Patents, Trademarks and Trade Secrets
Our policy is to apply for patents and other appropriate statutory protection when we develop new or improved technology, although we do not rely on patent protection in the normal course of our government contract operations. We presently hold over 100 U.S. and foreign issued patents, as well as a number of trademarks and copyrights. We do not rely, however, solely on these statutory protections to protect our technology and intellectual property. In addition to seeking patent protection for our inventions, we rely on the laws of unfair competition and trade secrets to protect our unpatented proprietary rights. We attempt to protect our trade secrets and other unpatented proprietary information through agreements with customers, vendors, employees and consultants. In addition, various names used by us for our products and services have been registered with the United States Patent and Trademark Office.
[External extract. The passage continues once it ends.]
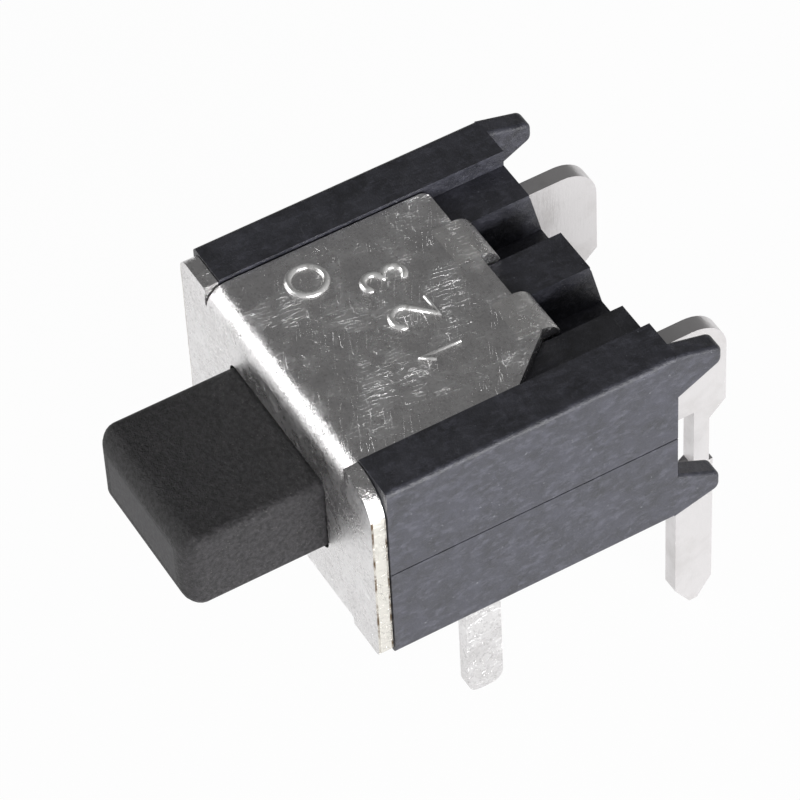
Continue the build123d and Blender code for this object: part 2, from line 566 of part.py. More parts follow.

Third parties could independently develop competing technology or design around our technology. If we are unable to successfully detect infringement and enforce our rights in our technology, we may lose competitive position in the applicable market. We cannot be certain that our means of protecting our proprietary rights in the U.S. or abroad will be adequate or that competing companies will not independently develop similar technology.
To date we have not been notified that our technologies infringe the proprietary rights of any third parties, but third parties may, in the future, claim that our current or future technologies infringe upon their proprietary rights. In addition, third parties have and may continue to challenge the validity or enforceability of our proprietary rights. Any such claim, whether meritorious or not, could be time consuming, result in costly litigation, cause delays in our development of technologies and products, or require us to enter into royalty or licensing agreements. Such royalty or licensing agreements may not be available on terms acceptable to us, or at all. As a result, any such claim could harm our business and prospects.
Research and Development
We maintain a staff of engineers, other scientific professionals and support personnel engaged in development of new applications of technology and improvement of existing products. These programs costs are expensed as incurred. Titan-funded research and development expenditures were $11.3 million in the year ended December 31, 2003. A portion of our research and development activities during 2003 was customer-funded and as such was paid for through contract revenues with an associated expense in operating expenses. All of our customer-funded research and development activity is funded under contracts with the U.S. government and is not included in research and development expense.
11
Government and Environmental Regulations
We must comply with and are affected by various government regulations. These regulations affect how we and our customers can do business and, in some instances, impose added costs to our businesses. Any changes in applicable laws could adversely affect the financial performance of the business affected by the changed regulations. Any failure to comply with applicable laws could result in material fines and penalties or affect how we conduct our business in the future.
We are subject to environmental and safety laws and regulations governing the use, storage and disposal of hazardous substances or wastes and imposing liability for the cleanup of contamination from these substances. Although our business is not generally involved in the handling of hazardous materials, we cannot completely eliminate the risk of contamination or injury from these substances or wastes, and in the event of such an incident, we could be held liable for any damages that result. From time to time, we have been notified of violations of government and environmental regulations. We attempt to correct these violations promptly without any material impact on our operations. In addition, we may be required to incur significant additional costs to comply with environmental laws and regulations in the future. These costs, and any future violations or liability under environmental laws or regulations, could have a material adverse effect on our business, financial condition and results of operations.
Employees
As of December 31, 2003, we employed approximately 11,500 employees, most of whom were located in the United States. As of December 31, 2003, we were subject to collective bargaining agreements with respect to 34 employees. We believe that our relationships with our employees are satisfactory.
General Information
We were incorporated in Delaware in 1969. Our executive offices are at 3033 Science Park Road, San Diego, CA 92121, and our telephone number is (858) 552-9500. Our website address is www.titan.com. We make available free of charge through our website our Annual Report on Form 10-K, Quarterly Reports on Form 10-Q, Current Reports on Form 8-K and all amendments for those reports as soon as reasonably practicable after such material is electronically furnished to the Securities and Exchange Commission.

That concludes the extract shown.